# START OF SOURCE MATERIAL

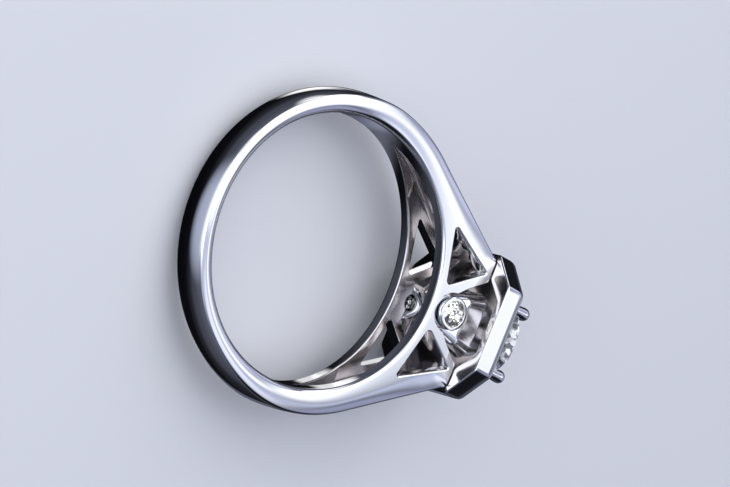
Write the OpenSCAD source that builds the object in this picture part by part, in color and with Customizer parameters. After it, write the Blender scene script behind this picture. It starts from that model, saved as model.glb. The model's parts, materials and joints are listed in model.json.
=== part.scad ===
// Cathedral engagement ring with an octagonal head, lying on its side as it comes to rest.
// Before it is laid down, X runs from the finger to the centre stone, Z along the finger and Y across.

/* [Hoop] */
// Radius of the finger hole
finger_r = 8.25; // [7.5:0.05:9.5]
// Thickness of the metal at the back of the hoop
back_t = 1.3; // [1.2:0.05:1.5]
// How far the outer circle of the hoop is shifted towards the head
hoop_shift = 0.25; // [0:0.05:0.4]
// Half the width of the hoop where it is narrowest
half_w_min = 1.29; // [1.2:0.01:1.5]
// Distance behind the finger's centre where the hoop is narrowest
narrow_x = 6.6; // [5:0.1:8]
// Radius of the long curve that widens each side towards the head
flare_r = 115; // [105:1:140]

/* [Shoulders] */
// Distance from the finger's centre to the end of the shoulders
shoulder_x = 11.42; // [11.2:0.01:11.45]
// Half the distance across the two shoulders at their end
shoulder_y = 4.52; // [4.3:0.01:4.6]
// Thickness of the shoulder's outer skin over the hollow
roof_t = 0.85; // [0.7:0.05:1]
// Where the groove between the two side walls starts
groove_x = 2.3; // [1.5:0.1:3]
// Where the groove has opened into the hollow
hollow_x = 6.2; // [5.5:0.1:7]
// Half the width of the hollow where the groove has opened
hollow_half = 1.15; // [1:0.05:1.25]
// Half the width of the hollow at the head
hollow_half_head = 1.75; // [1.6:0.05:1.85]

/* [Windows] */
// Pointed end of each window, along the ring
window_tip_x = 7.78; // [7.7:0.01:7.9]
// Pointed end of each window, across the ring
window_tip_y = 5.0; // [4.8:0.05:5.1]
// Corner of each window beside the side stone, along the ring
window_in_x = 8.76; // [8.75:0.01:8.95]
// Corner of each window beside the side stone, across the ring
window_in_y = 1.38; // [1.35:0.01:1.6]
// Corner of each window beside the head, along the ring
window_out_x = 11.16; // [11:0.01:11.2]
// Corner of each window beside the head, across the ring
window_out_y = 3.16; // [3:0.01:3.2]
// Radius of the windows' corners
window_corner_r = 0.12; // [0.08:0.01:0.2]
// Half the width of the opening behind the head, at the side stone
throat_y = 1.3; // [1.1:0.05:1.4]
// Half the width of the opening behind the head, at the frame
throat_head_y = 2.85; // [2.7:0.05:2.95]
// How far that opening's corner lies beyond the side stone, along the ring
throat_corner_x = 0.5; // [0.4:0.05:0.6]
// How far that opening widens up to its corner
throat_corner_y = 0.55; // [0.4:0.05:0.6]

/* [Side stones] */
// Distance from the finger's centre to the side stones
bezel_x = 9.87; // [9.8:0.01:9.95]
// Height of the bezels' rims above the middle of the ring
bezel_top = 2.73; // [2.65:0.01:2.85]
// Outer radius of the bezels
bezel_r = 1.05; // [1:0.01:1.1]
// Radius of the pocket that each bezel stands in
bezel_pocket_r = 1.25; // [1.2:0.01:1.3]
// Height of that pocket's floor above the middle of the ring
bezel_floor = 1.85; // [1.8:0.01:1.95]
// Radius of the side stones
side_stone_r = 0.8; // [0.7:0.01:0.82]
// Radius of the hole behind each side stone
bezel_hole_r = 0.55; // [0.4:0.01:0.6]

/* [Octagonal frame] */
// Distance from the finger's centre to the back of the frame
frame_back = 11.5; // [11.5:0.01:11.6]
// Depth of the frame from back to front
frame_depth = 1.55; // [1.4:0.05:1.7]
// Half the size of the frame, flat to flat
frame_half = 4.61; // [4.55:0.01:4.75]
// Half the length of the frame's four straight sides
frame_side = 2.74; // [2.6:0.01:2.9]
// Bevel along the frame's outer edges
frame_bevel = 0.1; // [0.06:0.01:0.25]
// Distance from the centre to the flats of the regular octagonal opening at the back
opening_half = 3.97; // [3.8:0.01:4.05]
// Thickness of the frame's front plate
plate_t = 0.5; // [0.4:0.05:0.6]

/* [Basket and prongs] */
// Distance from the finger's centre to the narrow end of the basket
basket_back = 10.3; // [10.2:0.05:10.4]
// Half the size of the basket's narrow end
basket_back_half = 1.3; // [1.2:0.01:1.32]
// Half the size of the basket where it meets the front plate
basket_front_half = 2.15; // [2.05:0.01:2.25]
// Radius of the basket's rounded corners
basket_corner_r = 0.55; // [0.4:0.05:0.8]
// Thickness of the basket's wall
basket_wall = 0.32; // [0.25:0.01:0.4]
// Radius of the round hole in the front plate
plate_hole_r = 1.75; // [1.6:0.05:1.8]
// Radius of each prong
prong_r = 0.32; // [0.28:0.01:0.36]
// Radius of the rounded tip of each prong
prong_tip_r = 0.35; // [0.3:0.01:0.38]
// Distance of the tips' centres above the girdle
prong_over = 0.4; // [0.35:0.01:0.45]

/* [Centre stone] */
// Radius of the centre stone
stone_r = 2.8; // [2.7:0.01:2.85]
// Distance from the finger's centre to the girdle
stone_x = 15.35; // [15:0.05:15.5]

/* [Fits] */
// Clearance between a stone and its seat
seat_gap = 0.03; // [0.02:0.01:0.05]

/* [Hidden] */
$fn = 180;
// Cut proportions of a round brilliant, as parts of its diameter
table_part = 0.57;
crown_part = 0.155;
girdle_part = 0.03;
pavilion_part = 0.43;
star_part = 0.46;
lower_half_part = 0.78;
hoop_r = finger_r + back_t + hoop_shift;
// Heights of a side stone's girdle and of its bezel's back above the middle of the ring
side_girdle = bezel_top - 0.08;
bezel_back = hollow_half + 0.5;
frame_front = frame_back + frame_depth;
plate_back = frame_front - plate_t;
// Distance of the prongs' centres from the stone's axis
prong_ring = stone_r + 0.17;
// Longer than the whole ring, for cuts that run right through it
reach = 40;

// Half the width of the ring at a distance x along it
function half_width(x) = half_w_min + flare_r - sqrt(pow(flare_r, 2) - pow(x + narrow_x, 2));

// Angle by which the ring tips when the frame and the back of the hoop both touch the table
rest_angle = atan((frame_half - half_width(-finger_r - back_t)) / (frame_back + frame_bevel + finger_r + back_t));

// Lays the ring on its side, with the finger hole's centre staying at the origin
module at_rest() {
    rotate([0, -rest_angle, 0]) children();
}

// Copies a shape to both sides of the plane that the hoop lies in
module both_sides() {
    for (side = [0, 1]) mirror([0, 0, side]) children();
}

// Copies a shape to both sides of the plane through the finger and the stone
module both_shoulders() {
    for (side = [0, 1]) mirror([0, side, 0]) children();
}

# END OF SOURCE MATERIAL

> DIRECTION:
Please reproduce the entire listing, exactly as shown.

> SOLUTION:
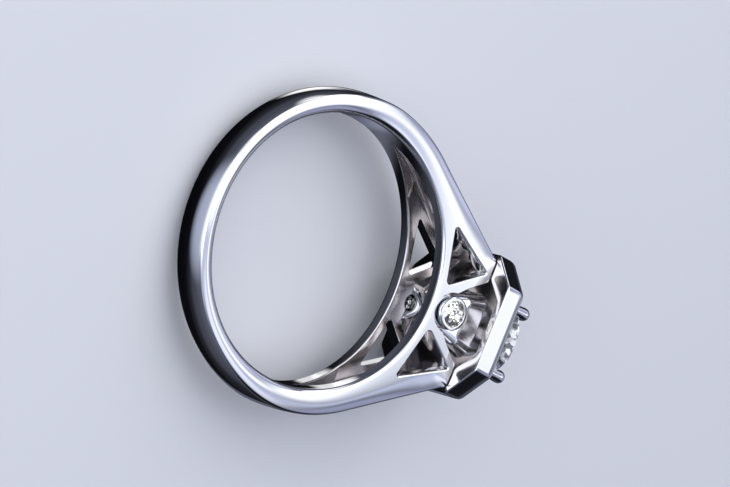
Write the OpenSCAD source that builds the object in this picture part by part, in color and with Customizer parameters. After it, write the Blender scene script behind this picture. It starts from that model, saved as model.glb. The model's parts, materials and joints are listed in model.json.
=== part.scad ===
// Cathedral engagement ring with an octagonal head, lying on its side as it comes to rest.
// Before it is laid down, X runs from the finger to the centre stone, Z along the finger and Y across.

/* [Hoop] */
// Radius of the finger hole
finger_r = 8.25; // [7.5:0.05:9.5]
// Thickness of the metal at the back of the hoop
back_t = 1.3; // [1.2:0.05:1.5]
// How far the outer circle of the hoop is shifted towards the head
hoop_shift = 0.25; // [0:0.05:0.4]
// Half the width of the hoop where it is narrowest
half_w_min = 1.29; // [1.2:0.01:1.5]
// Distance behind the finger's centre where the hoop is narrowest
narrow_x = 6.6; // [5:0.1:8]
// Radius of the long curve that widens each side towards the head
flare_r = 115; // [105:1:140]

/* [Shoulders] */
// Distance from the finger's centre to the end of the shoulders
shoulder_x = 11.42; // [11.2:0.01:11.45]
// Half the distance across the two shoulders at their end
shoulder_y = 4.52; // [4.3:0.01:4.6]
// Thickness of the shoulder's outer skin over the hollow
roof_t = 0.85; // [0.7:0.05:1]
// Where the groove between the two side walls starts
groove_x = 2.3; // [1.5:0.1:3]
// Where the groove has opened into the hollow
hollow_x = 6.2; // [5.5:0.1:7]
// Half the width of the hollow where the groove has opened
hollow_half = 1.15; // [1:0.05:1.25]
// Half the width of the hollow at the head
hollow_half_head = 1.75; // [1.6:0.05:1.85]

/* [Windows] */
// Pointed end of each window, along the ring
window_tip_x = 7.78; // [7.7:0.01:7.9]
// Pointed end of each window, across the ring
window_tip_y = 5.0; // [4.8:0.05:5.1]
// Corner of each window beside the side stone, along the ring
window_in_x = 8.76; // [8.75:0.01:8.95]
// Corner of each window beside the side stone, across the ring
window_in_y = 1.38; // [1.35:0.01:1.6]
// Corner of each window beside the head, along the ring
window_out_x = 11.16; // [11:0.01:11.2]
// Corner of each window beside the head, across the ring
window_out_y = 3.16; // [3:0.01:3.2]
// Radius of the windows' corners
window_corner_r = 0.12; // [0.08:0.01:0.2]
// Half the width of the opening behind the head, at the side stone
throat_y = 1.3; // [1.1:0.05:1.4]
// Half the width of the opening behind the head, at the frame
throat_head_y = 2.85; // [2.7:0.05:2.95]
// How far that opening's corner lies beyond the side stone, along the ring
throat_corner_x = 0.5; // [0.4:0.05:0.6]
// How far that opening widens up to its corner
throat_corner_y = 0.55; // [0.4:0.05:0.6]

/* [Side stones] */
// Distance from the finger's centre to the side stones
bezel_x = 9.87; // [9.8:0.01:9.95]
// Height of the bezels' rims above the middle of the ring
bezel_top = 2.73; // [2.65:0.01:2.85]
// Outer radius of the bezels
bezel_r = 1.05; // [1:0.01:1.1]
// Radius of the pocket that each bezel stands in
bezel_pocket_r = 1.25; // [1.2:0.01:1.3]
// Height of that pocket's floor above the middle of the ring
bezel_floor = 1.85; // [1.8:0.01:1.95]
// Radius of the side stones
side_stone_r = 0.8; // [0.7:0.01:0.82]
// Radius of the hole behind each side stone
bezel_hole_r = 0.55; // [0.4:0.01:0.6]

/* [Octagonal frame] */
// Distance from the finger's centre to the back of the frame
frame_back = 11.5; // [11.5:0.01:11.6]
// Depth of the frame from back to front
frame_depth = 1.55; // [1.4:0.05:1.7]
// Half the size of the frame, flat to flat
frame_half = 4.61; // [4.55:0.01:4.75]
// Half the length of the frame's four straight sides
frame_side = 2.74; // [2.6:0.01:2.9]
// Bevel along the frame's outer edges
frame_bevel = 0.1; // [0.06:0.01:0.25]
// Distance from the centre to the flats of the regular octagonal opening at the back
opening_half = 3.97; // [3.8:0.01:4.05]
// Thickness of the frame's front plate
plate_t = 0.5; // [0.4:0.05:0.6]

/* [Basket and prongs] */
// Distance from the finger's centre to the narrow end of the basket
basket_back = 10.3; // [10.2:0.05:10.4]
// Half the size of the basket's narrow end
basket_back_half = 1.3; // [1.2:0.01:1.32]
// Half the size of the basket where it meets the front plate
basket_front_half = 2.15; // [2.05:0.01:2.25]
// Radius of the basket's rounded corners
basket_corner_r = 0.55; // [0.4:0.05:0.8]
// Thickness of the basket's wall
basket_wall = 0.32; // [0.25:0.01:0.4]
// Radius of the round hole in the front plate
plate_hole_r = 1.75; // [1.6:0.05:1.8]
// Radius of each prong
prong_r = 0.32; // [0.28:0.01:0.36]
// Radius of the rounded tip of each prong
prong_tip_r = 0.35; // [0.3:0.01:0.38]
// Distance of the tips' centres above the girdle
prong_over = 0.4; // [0.35:0.01:0.45]

/* [Centre stone] */
// Radius of the centre stone
stone_r = 2.8; // [2.7:0.01:2.85]
// Distance from the finger's centre to the girdle
stone_x = 15.35; // [15:0.05:15.5]

/* [Fits] */
// Clearance between a stone and its seat
seat_gap = 0.03; // [0.02:0.01:0.05]

/* [Hidden] */
$fn = 180;
// Cut proportions of a round brilliant, as parts of its diameter
table_part = 0.57;
crown_part = 0.155;
girdle_part = 0.03;
pavilion_part = 0.43;
star_part = 0.46;
lower_half_part = 0.78;
hoop_r = finger_r + back_t + hoop_shift;
// Heights of a side stone's girdle and of its bezel's back above the middle of the ring
side_girdle = bezel_top - 0.08;
bezel_back = hollow_half + 0.5;
frame_front = frame_back + frame_depth;
plate_back = frame_front - plate_t;
// Distance of the prongs' centres from the stone's axis
prong_ring = stone_r + 0.17;
// Longer than the whole ring, for cuts that run right through it
reach = 40;

// Half the width of the ring at a distance x along it
function half_width(x) = half_w_min + flare_r - sqrt(pow(flare_r, 2) - pow(x + narrow_x, 2));

// Angle by which the ring tips when the frame and the back of the hoop both touch the table
rest_angle = atan((frame_half - half_width(-finger_r - back_t)) / (frame_back + frame_bevel + finger_r + back_t));

// Lays the ring on its side, with the finger hole's centre staying at the origin
module at_rest() {
    rotate([0, -rest_angle, 0]) children();
}

// Copies a shape to both sides of the plane that the hoop lies in
module both_sides() {
    for (side = [0, 1]) mirror([0, 0, side]) children();
}

// Copies a shape to both sides of the plane through the finger and the stone
module both_shoulders() {
    for (side = [0, 1]) mirror([0, side, 0]) children();
}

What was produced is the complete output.